Granular activated carbon (GAC) versus powdered activated carbon (PAC)
Granular activated carbon is more used for advanced treatment of water, and its treatment method is generally carbon filter bed. Powdered activated carbon is more used for pretreatment of water, for example, it is added to the water during coagulation, and the organic matter in the water is adsorbed and removed from the water together with alum flocculation when sedimentation. Compared with powdered activated carbon, granular activated carbon filtration provides stable treatment effects and good water quality, and after a period of adsorption, the activated carbon can be regenerated and reused after saturated, so the material cost is lower. The disadvantage of granular activated carbon is that a filter or filter tank is required, and the investment in equipment is higher than that of powdered activated carbon.

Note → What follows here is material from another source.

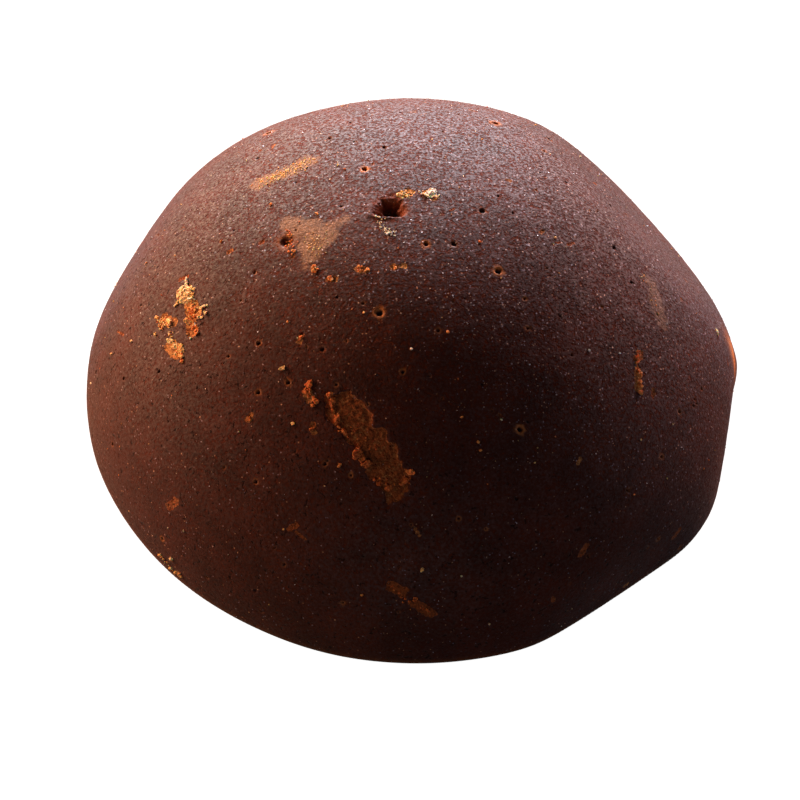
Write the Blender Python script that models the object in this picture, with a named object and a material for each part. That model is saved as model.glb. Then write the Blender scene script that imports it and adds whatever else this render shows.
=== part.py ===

For long-term adsorption in water treatment, generally granular carbon filtration is used, whereas powdered carbon is mainly used in seasonally feeding.
The process of adding activated carbon in the filter
The process is generally divided into the following steps.
(1) Before the activated carbon is put into the filter, strict disinfection measures should be taken. All impurities in the filter should be clean out with factory water. Chlorine water with a concentration of 15mg/L should be injected into the filter, and discharged after soaking for 24 hours.
(2) After putting in activated carbon, Immediately add a certain amount of post-filtration water without residual chlorine and soak it for more than 24 hours to wet the activated carbon. In some water plants, activated carbon media is usually mixed with water (about 15% of water is added to the activated carbon) and pumped into the filter. This method is convenient for putting in and taking out activated carbon, and the activated carbon is already wet in the process of putting in. However, this method requires additional auxiliary equipment and pipes, and the cost of the filter is increased accordingly, and it also has a high requirement for the hardness of carbon granules.
(3) During the soaking process, all the fine particles and the carbon not soaked through will slowly float to the water surface. After several backwashes, the fine particles in the carbon layer and the carbon that has not been soaked through are removed along with the air in the pores of the carbon particles, so that the adsorption capacity of the activated carbon can be given full play. The activated carbon produced is generally alkaline, and its PH value reaches neutral after flushing, which does not cause the pH value of the effluent to exceed the standard during operation.
(4) During backwashing, the flushing intensity should be gradually increased until the expansion rate of the carbon bed is about 30%, and it should be kept stable for 10-15 min. During this process, the carbon bed is stratified, i.e. the particles of large and small are redistributed, and the fine particles flow up with the flushing water.